Gerard Keane's Creation Rediscovered is one of the most comprehensive and readable books on the origins debate. Since Keane is Catholic, he includes chapters such as "The Position within Catholicism" and many references to the Catholic Church's role in the debate. However, Protestants will affirm Keane's spirited defense of the inerrancy of Scripture and his challenges to Catholic priests, schools, and theologians who undermine official Church teaching on the subject. Keane outlines just about all the arguments used by those in the "Creationist" and "Intelligent Design" movements. This tells me that he stays on top of the literature in the field--quite a challenge as the debate has heated up and expanded with even atheists attacking the credibility of evolution. While strongly advocating a young earth position, he allows for legitimate debate among Christians on this point.

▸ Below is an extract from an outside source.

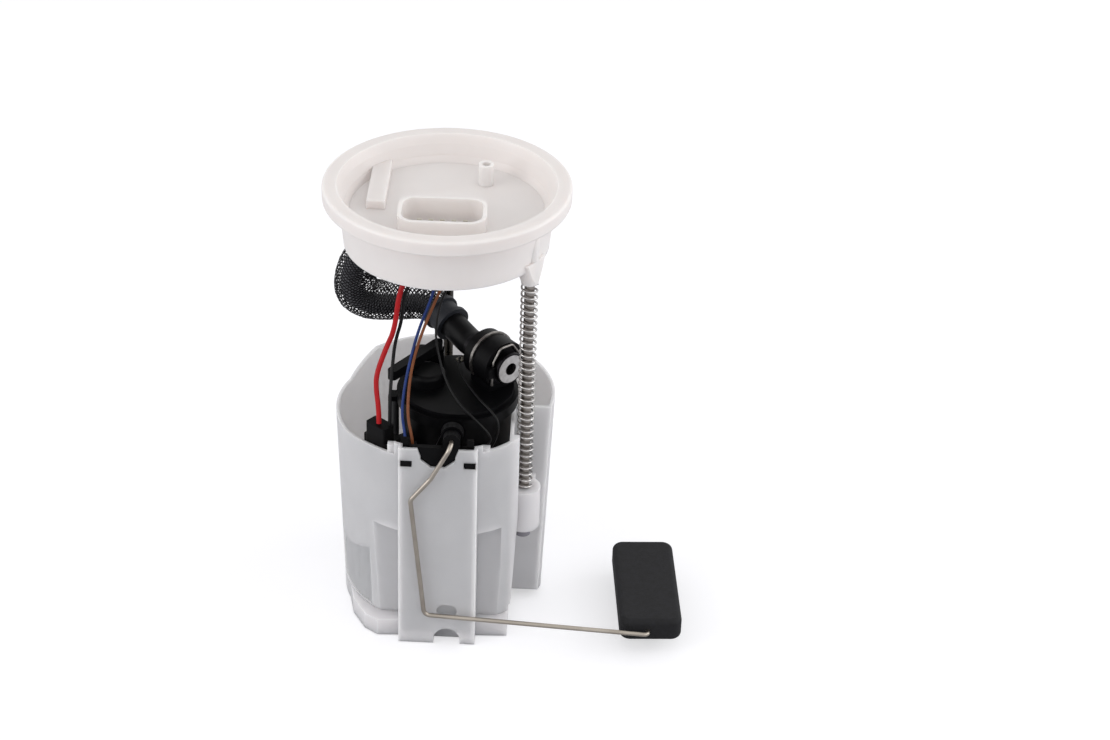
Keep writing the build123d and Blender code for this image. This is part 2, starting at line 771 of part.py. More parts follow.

This book is especially useful because of its arrangement. It has five primary sections: "The Basic Question, The Discoveries of Science, Christian Insights, The Influence of Evolution on Belief Systems," and "The Search for Meaning in Life." You can easily read sections out of order, and this is also true with many chapters. For example, if you already understand the contrasts between the theories of special creation and evolution as well as the idea of "theistic evolution," you might start with the second section, which deals with topics like the fossil record, dating, and genetics.
Keane deals with the fundamental theological problems of evolution as thoroughly as he does the scientific problems. Part IV that deals with belief systems contrasts theological and political results of Nazism, Communism, Humanism, and Christianity--very helpful for understanding the "big picture" consequences.
In Part V, Keane demonstrates the connection between beliefs about God, creation, and man with conclusions men have reached about meaning. Rejection of God and the Biblical explanation of life and its purpose lead to New Age thought, Freudian psychology, existentialism, and other false explanations. Keane also tries to address the problem of evil in the context of this discussion. He addresses very well the practical consequences of evil, but seems to miss making the key point that there has to be some external standard of good (God) for us to even define good or evil.
It takes just under 400 pages to cover so much territory. Although written for an adult audience, mature teens should be able to read through most sections without significant problems. However, teens might get lost in some of the quotes, since some are written at a more challenging level than Keane writes. Information is thoroughly footnoted and draws upon a very wide range of resources.